Additionally, as to deeds of trust, as distinguished from mortgages, trustees may initiate foreclosure, without the prior recording of assignments of beneficial interests evidencing current holders of promissory notes having the power to sell properties. Haynes v. EMC Mortgage Corp. (2012) 205 Cal. App. 4th 329, 336.

Accordingly, the “law” is not new.

As there are no new facts or law, the motion for reconsideration is denied.

Defendants’ Motion to Dismiss

Defendants’ Motion to Dismiss pursuant to Code of Civil Procedure §581(f)(1) is granted.
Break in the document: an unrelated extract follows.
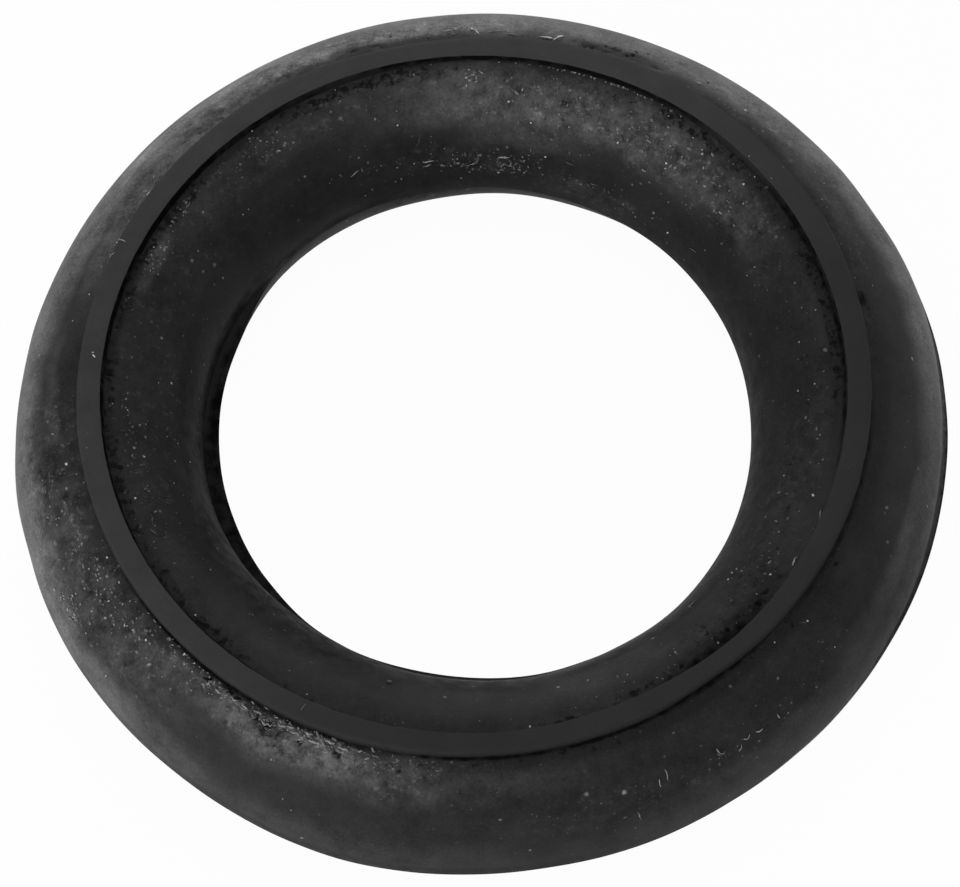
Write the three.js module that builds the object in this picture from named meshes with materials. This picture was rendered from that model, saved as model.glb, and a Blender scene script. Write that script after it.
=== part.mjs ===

This is the Court’s tentative ruling. In order to argue at the hearing, you must notify the parties and thereafter notify the court’s law and motion secretary at (530) 265-1273 by 4:00 p.m. the court day before the hearing. If you do not so notify the parties and court, the tentative ruling shall become the final ruling. Any argument is limited to five minutes. California Rule of Court 3.1308, Local Rule 4.05.3.

Unless the court orders otherwise, the court does not provide court reporters for civil law and motion hearings and case management conferences at the court's expense. Any litigant who wants a record of a law and motion matter or a case management conference must arrange for the presence of a court reporter at his or her expense. Local Rule 10.00.3B.


Case No. CU14-080853, Sox v. Wells Fargo, 12/19/2014 

Plaintiff’s OSC re Preliminary Injunction is continued on the court’s own motion to January 30, 2015, at 10:00 am in Dept. 6, to be heard with the Defendant’s Demurrer to the Complaint. The TRO issued on 10/22/14 shall remain in full force and effect until further order of the court.

Any argument is limited to five minutes. California Rule of Court 3.1308, Local Rule 4.05.3.

Unless the court orders otherwise, the court does not provide court reporters for civil law and motion hearings and case management conferences at the court's expense. Any litigant who wants a record of a law and motion matter or a case management conference must arrange for the presence of a court reporter at his or her expense. Local Rule 10.00.3B.